### DATA TO USE
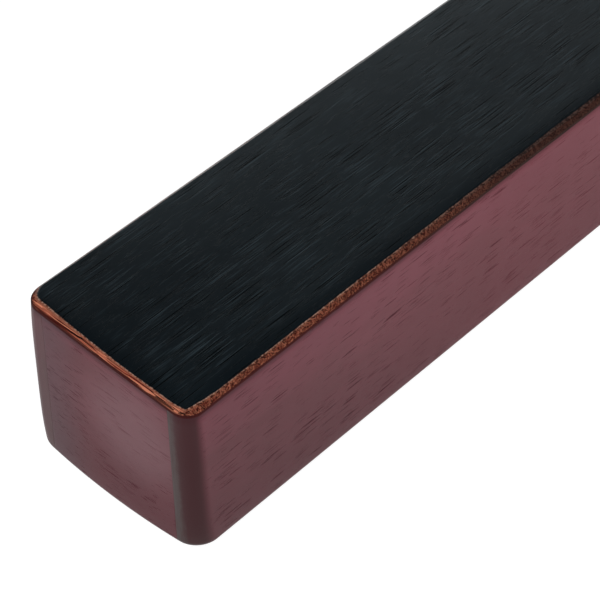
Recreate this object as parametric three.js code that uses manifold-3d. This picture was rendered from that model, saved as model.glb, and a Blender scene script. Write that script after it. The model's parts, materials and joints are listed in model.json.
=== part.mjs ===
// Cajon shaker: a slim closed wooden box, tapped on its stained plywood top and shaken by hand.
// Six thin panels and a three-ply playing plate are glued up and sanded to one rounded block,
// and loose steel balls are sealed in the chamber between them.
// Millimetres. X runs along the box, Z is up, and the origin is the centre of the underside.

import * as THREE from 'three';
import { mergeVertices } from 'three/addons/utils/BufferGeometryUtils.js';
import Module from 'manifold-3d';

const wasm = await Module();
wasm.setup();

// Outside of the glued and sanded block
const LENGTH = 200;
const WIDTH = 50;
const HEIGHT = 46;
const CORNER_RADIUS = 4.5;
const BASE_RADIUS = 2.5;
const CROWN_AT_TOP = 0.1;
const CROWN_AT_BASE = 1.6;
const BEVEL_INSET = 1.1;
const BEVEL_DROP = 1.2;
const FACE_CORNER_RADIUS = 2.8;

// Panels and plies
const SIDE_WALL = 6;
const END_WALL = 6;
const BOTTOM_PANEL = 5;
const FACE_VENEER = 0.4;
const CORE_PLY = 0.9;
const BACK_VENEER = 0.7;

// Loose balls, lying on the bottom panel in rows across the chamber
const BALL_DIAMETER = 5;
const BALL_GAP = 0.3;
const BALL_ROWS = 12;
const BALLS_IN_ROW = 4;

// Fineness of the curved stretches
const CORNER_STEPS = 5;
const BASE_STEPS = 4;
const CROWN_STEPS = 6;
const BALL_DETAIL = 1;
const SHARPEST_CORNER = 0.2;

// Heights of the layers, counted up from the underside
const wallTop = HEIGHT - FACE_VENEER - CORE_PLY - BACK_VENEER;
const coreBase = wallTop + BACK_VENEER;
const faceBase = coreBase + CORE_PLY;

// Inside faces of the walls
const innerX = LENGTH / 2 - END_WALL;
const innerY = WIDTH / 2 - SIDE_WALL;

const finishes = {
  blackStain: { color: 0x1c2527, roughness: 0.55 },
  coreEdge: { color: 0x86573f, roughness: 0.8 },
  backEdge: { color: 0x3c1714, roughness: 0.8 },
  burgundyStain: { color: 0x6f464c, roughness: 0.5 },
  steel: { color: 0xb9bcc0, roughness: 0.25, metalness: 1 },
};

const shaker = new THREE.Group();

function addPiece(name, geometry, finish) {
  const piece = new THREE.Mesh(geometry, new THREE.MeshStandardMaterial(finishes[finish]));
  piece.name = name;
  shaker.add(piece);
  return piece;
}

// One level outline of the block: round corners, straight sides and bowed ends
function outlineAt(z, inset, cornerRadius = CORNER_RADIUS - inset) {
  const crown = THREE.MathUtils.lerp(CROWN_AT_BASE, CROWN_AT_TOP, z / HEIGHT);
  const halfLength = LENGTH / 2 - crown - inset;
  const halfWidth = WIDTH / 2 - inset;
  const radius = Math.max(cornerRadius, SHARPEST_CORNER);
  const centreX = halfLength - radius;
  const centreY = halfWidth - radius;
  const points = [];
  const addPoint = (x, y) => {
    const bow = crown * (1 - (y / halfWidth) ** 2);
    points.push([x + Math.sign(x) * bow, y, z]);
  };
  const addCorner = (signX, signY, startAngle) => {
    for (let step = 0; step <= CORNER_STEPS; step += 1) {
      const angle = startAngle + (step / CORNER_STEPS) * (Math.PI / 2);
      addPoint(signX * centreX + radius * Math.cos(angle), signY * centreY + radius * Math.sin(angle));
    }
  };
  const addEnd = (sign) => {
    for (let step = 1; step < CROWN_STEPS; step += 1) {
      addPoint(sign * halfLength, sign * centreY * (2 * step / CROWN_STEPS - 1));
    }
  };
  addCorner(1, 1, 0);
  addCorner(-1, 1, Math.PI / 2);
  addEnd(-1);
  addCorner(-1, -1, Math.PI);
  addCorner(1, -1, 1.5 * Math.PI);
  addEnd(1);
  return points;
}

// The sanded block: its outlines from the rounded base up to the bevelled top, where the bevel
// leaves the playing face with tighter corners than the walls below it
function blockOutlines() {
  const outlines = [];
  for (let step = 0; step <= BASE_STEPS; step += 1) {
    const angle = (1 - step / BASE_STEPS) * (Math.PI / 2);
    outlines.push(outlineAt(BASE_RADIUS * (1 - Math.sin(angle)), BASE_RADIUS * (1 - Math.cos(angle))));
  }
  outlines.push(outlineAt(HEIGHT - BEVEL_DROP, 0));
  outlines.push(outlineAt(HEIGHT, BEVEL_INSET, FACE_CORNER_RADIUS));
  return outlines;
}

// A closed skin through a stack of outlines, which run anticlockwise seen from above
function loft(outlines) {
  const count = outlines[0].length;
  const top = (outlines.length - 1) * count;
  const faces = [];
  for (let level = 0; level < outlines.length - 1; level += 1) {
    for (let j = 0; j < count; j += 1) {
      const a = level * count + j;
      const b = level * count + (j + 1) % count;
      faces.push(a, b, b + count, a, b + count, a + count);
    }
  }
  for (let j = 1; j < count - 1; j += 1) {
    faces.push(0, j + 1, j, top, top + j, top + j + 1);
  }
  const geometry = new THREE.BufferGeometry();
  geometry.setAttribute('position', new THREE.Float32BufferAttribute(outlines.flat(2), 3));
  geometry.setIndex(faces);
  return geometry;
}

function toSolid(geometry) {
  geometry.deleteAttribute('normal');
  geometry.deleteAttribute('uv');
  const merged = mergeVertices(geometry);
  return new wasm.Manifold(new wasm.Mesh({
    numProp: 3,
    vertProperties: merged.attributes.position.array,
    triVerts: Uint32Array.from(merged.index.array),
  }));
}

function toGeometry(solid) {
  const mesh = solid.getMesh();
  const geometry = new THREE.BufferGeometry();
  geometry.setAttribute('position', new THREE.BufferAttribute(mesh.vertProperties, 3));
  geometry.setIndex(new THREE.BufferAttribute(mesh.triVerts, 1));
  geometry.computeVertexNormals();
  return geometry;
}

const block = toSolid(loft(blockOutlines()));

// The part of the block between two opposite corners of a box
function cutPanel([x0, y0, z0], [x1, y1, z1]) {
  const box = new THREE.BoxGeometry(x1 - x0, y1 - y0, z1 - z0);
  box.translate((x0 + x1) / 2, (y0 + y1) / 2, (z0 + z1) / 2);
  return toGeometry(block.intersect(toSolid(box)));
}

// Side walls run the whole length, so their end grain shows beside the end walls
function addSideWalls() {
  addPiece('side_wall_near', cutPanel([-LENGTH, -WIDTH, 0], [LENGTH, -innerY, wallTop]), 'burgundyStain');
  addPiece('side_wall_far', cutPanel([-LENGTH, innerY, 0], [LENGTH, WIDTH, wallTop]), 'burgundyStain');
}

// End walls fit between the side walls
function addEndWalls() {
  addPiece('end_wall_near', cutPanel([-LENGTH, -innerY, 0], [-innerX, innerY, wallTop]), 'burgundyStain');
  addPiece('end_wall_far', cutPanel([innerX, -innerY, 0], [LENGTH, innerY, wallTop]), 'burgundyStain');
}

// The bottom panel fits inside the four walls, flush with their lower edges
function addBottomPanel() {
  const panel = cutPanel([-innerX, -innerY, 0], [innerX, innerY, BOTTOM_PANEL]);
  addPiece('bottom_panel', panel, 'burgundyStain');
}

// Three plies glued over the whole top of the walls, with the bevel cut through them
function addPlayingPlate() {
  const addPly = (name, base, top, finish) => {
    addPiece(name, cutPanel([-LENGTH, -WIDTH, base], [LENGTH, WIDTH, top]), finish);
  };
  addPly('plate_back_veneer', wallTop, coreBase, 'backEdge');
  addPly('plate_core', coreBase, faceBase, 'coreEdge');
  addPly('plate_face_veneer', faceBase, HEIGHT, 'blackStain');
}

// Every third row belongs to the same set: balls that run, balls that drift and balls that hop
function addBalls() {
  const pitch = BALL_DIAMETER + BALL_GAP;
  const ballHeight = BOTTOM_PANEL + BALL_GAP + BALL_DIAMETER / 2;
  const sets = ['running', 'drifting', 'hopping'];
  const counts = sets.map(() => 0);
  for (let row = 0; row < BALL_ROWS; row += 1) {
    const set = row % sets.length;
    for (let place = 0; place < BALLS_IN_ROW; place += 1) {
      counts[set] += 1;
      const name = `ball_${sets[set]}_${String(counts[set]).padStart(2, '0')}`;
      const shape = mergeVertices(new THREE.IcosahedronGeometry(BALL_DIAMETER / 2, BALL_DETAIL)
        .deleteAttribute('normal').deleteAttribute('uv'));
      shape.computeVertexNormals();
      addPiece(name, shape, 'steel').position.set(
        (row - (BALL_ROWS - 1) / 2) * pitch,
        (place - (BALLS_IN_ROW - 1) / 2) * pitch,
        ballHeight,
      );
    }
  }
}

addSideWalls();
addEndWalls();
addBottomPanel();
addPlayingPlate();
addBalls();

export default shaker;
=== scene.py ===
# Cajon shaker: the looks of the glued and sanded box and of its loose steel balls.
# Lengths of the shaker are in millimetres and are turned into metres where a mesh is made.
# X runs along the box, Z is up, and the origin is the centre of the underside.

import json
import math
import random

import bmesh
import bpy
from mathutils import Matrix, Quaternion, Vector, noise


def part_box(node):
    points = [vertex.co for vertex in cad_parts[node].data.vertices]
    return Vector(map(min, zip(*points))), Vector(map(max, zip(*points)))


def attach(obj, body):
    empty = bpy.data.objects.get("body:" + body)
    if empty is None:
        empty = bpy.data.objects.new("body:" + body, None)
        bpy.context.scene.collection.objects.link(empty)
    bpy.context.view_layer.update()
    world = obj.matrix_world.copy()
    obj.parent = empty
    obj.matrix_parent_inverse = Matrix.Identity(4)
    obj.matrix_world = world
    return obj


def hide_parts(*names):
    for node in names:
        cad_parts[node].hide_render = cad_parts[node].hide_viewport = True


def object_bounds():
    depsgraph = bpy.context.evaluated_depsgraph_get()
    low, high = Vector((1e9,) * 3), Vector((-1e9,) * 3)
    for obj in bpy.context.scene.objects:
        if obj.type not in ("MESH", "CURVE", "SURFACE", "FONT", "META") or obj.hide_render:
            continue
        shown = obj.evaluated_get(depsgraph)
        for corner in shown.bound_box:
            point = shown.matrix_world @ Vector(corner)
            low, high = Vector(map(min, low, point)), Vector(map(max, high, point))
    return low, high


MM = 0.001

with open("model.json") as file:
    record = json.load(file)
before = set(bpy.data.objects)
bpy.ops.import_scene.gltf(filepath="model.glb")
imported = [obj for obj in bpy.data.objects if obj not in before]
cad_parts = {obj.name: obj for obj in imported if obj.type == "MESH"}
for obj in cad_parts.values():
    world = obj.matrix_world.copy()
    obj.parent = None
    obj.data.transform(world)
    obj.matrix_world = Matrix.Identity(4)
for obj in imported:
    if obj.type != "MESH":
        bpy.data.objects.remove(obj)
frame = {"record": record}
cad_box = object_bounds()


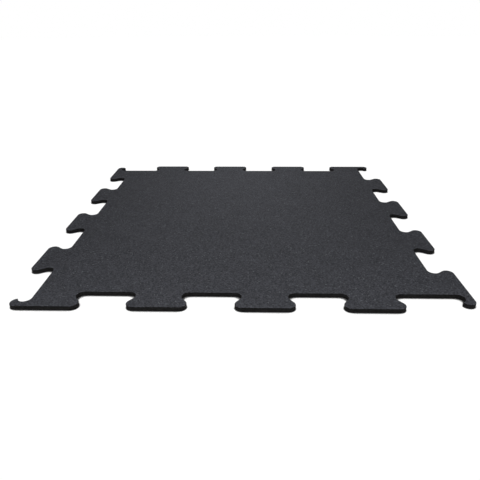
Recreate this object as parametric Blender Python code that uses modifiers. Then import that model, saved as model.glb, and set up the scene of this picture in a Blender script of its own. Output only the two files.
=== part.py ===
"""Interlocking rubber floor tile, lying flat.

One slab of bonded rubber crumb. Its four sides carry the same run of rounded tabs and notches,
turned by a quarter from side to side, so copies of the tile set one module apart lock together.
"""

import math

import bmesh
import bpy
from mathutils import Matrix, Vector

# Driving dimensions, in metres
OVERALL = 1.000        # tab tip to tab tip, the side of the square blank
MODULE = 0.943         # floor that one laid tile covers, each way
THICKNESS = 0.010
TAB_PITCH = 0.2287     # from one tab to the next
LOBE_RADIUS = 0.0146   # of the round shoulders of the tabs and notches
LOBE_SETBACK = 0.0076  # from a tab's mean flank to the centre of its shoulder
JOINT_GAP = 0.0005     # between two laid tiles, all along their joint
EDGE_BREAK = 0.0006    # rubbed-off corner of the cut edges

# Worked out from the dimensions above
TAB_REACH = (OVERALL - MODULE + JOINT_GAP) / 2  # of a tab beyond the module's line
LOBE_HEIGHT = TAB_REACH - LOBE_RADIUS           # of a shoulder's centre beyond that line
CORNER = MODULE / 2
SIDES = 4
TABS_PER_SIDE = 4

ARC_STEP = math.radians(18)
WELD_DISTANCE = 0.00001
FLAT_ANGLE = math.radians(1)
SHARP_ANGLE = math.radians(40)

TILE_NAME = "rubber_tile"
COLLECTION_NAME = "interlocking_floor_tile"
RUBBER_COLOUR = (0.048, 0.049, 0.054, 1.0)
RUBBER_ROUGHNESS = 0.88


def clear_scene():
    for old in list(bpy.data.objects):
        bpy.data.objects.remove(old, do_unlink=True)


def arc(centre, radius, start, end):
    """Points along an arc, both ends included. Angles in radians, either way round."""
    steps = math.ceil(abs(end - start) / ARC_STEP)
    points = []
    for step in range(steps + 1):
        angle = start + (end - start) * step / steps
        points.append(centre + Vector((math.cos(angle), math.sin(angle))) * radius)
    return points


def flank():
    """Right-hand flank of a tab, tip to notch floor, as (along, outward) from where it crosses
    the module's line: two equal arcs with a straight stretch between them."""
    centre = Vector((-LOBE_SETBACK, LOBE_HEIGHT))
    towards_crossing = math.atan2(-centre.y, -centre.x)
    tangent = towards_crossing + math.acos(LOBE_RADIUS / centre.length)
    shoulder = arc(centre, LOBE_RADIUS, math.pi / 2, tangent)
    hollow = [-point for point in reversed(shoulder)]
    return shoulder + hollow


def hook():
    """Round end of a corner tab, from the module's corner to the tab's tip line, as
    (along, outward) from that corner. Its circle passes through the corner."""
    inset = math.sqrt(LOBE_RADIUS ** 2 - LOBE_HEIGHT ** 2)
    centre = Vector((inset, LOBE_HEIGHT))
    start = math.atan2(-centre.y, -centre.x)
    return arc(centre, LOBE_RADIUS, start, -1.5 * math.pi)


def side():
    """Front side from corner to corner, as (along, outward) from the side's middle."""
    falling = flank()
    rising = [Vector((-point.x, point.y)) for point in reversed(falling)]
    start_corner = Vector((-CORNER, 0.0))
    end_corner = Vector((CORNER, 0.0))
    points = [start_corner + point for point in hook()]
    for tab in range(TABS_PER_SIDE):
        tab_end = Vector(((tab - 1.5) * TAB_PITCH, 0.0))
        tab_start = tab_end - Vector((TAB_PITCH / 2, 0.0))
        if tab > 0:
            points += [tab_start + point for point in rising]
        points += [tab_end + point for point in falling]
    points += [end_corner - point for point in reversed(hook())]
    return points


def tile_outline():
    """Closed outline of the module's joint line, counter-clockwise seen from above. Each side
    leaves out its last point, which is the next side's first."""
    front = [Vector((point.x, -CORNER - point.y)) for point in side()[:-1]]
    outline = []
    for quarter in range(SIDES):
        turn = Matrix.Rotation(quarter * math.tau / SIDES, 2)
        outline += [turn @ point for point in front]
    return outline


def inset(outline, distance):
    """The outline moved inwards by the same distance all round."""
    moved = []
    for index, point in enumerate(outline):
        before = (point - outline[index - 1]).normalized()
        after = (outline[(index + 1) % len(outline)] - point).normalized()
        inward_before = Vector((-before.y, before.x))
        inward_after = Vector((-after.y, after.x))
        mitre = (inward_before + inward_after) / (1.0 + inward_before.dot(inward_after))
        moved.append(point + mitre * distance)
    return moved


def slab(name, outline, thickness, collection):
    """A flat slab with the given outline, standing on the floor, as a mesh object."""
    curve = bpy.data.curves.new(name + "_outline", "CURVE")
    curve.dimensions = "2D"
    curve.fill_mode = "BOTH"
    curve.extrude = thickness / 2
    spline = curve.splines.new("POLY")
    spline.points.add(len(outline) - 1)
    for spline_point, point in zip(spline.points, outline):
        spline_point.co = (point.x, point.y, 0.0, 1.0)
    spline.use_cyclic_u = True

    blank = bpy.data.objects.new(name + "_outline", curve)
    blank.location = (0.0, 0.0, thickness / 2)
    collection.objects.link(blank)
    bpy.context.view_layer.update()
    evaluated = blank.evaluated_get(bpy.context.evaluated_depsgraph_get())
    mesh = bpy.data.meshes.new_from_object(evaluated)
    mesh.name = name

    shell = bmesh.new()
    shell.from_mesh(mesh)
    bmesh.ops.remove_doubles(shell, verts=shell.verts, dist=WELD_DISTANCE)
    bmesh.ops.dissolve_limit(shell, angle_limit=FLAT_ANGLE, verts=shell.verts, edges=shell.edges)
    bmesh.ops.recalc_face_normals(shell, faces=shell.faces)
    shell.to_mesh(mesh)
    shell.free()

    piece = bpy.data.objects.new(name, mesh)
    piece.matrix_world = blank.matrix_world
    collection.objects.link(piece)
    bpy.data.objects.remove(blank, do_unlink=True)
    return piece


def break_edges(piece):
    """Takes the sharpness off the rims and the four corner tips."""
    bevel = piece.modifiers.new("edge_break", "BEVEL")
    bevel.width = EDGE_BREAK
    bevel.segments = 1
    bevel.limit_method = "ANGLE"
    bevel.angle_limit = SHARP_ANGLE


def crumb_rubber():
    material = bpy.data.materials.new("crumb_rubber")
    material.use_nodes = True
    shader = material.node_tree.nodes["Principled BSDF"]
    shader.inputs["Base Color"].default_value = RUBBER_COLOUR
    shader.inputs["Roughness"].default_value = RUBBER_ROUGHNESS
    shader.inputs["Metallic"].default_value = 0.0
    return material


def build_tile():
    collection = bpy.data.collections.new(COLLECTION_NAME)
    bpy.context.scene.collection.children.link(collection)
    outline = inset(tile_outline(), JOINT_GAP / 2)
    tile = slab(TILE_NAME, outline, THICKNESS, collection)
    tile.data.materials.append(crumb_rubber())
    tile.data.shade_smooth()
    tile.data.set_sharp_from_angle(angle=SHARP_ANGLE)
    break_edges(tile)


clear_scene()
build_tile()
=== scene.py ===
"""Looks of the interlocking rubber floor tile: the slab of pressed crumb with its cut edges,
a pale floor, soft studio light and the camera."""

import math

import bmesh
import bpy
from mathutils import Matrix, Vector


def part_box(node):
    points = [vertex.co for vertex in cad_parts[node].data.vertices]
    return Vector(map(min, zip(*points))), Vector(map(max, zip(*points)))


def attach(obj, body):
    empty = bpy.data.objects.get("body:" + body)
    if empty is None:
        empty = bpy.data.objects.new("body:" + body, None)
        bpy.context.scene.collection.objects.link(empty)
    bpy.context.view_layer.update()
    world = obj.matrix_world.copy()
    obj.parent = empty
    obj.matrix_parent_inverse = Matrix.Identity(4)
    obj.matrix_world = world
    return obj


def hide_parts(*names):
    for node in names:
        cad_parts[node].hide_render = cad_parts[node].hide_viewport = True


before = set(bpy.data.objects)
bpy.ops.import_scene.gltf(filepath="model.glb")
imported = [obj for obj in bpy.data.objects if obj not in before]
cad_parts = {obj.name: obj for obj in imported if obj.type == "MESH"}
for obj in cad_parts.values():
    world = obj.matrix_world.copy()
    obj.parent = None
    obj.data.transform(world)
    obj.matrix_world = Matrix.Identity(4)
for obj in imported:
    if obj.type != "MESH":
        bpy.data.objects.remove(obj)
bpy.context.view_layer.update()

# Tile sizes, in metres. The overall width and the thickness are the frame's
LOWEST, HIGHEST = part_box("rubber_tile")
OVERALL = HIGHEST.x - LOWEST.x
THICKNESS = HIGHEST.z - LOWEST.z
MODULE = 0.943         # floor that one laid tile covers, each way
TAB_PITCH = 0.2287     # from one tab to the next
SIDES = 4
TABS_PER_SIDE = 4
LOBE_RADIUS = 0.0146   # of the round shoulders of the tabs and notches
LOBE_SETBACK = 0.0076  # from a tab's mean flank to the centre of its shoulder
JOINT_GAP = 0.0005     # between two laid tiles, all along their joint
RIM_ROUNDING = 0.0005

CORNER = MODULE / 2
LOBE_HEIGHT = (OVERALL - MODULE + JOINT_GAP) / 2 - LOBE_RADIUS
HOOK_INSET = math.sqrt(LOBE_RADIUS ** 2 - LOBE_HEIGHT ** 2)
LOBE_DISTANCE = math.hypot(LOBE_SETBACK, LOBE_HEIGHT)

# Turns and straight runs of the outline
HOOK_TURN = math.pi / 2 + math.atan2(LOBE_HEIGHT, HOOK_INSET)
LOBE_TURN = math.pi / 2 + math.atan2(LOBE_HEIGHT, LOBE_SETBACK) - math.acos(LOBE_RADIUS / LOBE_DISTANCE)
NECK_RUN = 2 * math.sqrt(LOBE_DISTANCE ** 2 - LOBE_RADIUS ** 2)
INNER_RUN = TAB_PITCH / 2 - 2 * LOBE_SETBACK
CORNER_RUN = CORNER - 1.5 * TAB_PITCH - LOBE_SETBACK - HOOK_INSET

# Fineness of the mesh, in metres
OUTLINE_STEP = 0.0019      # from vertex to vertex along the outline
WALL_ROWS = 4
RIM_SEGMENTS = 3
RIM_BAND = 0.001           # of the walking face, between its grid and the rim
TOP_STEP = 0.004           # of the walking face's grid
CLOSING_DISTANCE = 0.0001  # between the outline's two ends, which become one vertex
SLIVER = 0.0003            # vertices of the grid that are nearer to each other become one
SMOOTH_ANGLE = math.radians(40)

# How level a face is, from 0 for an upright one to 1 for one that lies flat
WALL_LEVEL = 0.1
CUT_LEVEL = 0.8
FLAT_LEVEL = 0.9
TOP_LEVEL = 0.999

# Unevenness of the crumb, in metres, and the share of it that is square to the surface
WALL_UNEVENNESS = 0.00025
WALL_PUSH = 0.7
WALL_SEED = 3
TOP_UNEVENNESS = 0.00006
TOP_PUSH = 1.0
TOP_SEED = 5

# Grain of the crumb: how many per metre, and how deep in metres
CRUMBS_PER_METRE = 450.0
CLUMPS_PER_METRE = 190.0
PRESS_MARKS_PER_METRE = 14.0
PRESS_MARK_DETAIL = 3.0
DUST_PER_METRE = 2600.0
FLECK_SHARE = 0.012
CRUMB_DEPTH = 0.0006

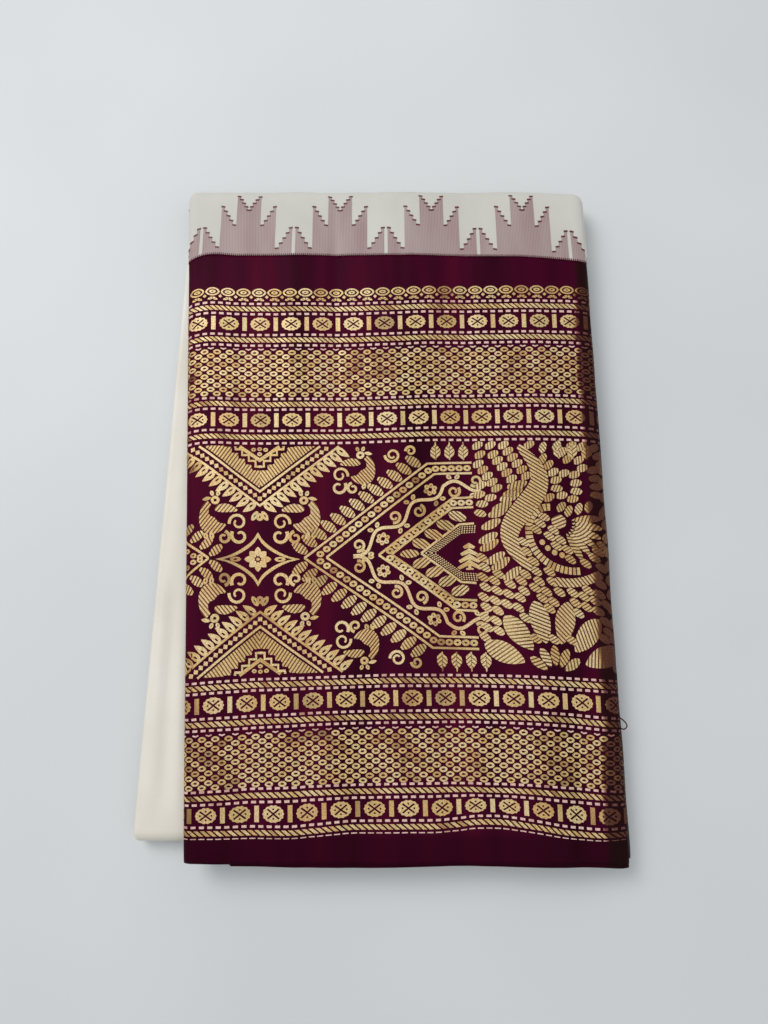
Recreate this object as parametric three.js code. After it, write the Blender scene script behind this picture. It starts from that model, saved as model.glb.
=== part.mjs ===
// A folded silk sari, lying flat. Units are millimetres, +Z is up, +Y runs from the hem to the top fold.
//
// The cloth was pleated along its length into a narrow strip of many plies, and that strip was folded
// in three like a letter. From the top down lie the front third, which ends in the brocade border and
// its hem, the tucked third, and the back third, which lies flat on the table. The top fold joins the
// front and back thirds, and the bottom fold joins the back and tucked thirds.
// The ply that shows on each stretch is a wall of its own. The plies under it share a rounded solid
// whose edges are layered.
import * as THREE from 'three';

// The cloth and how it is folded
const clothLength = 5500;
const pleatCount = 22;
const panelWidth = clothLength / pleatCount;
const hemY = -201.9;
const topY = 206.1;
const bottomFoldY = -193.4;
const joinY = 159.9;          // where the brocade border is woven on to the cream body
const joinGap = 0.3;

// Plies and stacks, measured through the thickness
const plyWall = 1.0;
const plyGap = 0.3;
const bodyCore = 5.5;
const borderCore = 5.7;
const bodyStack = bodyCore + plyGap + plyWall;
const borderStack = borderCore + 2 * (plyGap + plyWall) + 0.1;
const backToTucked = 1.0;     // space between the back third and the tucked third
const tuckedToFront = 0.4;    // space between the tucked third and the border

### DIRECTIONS
Return the lines from the line with "addSideWalls();" through the line with "from mathutils import Matrix, Quaternion, Vector, noise", inclusive, exactly as they stand, and nothing else.

### ANSWER TO THE EXERCISE
addSideWalls();
addEndWalls();
addBottomPanel();
addPlayingPlate();
addBalls();

export default shaker;
=== scene.py ===
# Cajon shaker: the looks of the glued and sanded box and of its loose steel balls.
# Lengths of the shaker are in millimetres and are turned into metres where a mesh is made.
# X runs along the box, Z is up, and the origin is the centre of the underside.

import json
import math
import random

import bmesh
import bpy
from mathutils import Matrix, Quaternion, Vector, noise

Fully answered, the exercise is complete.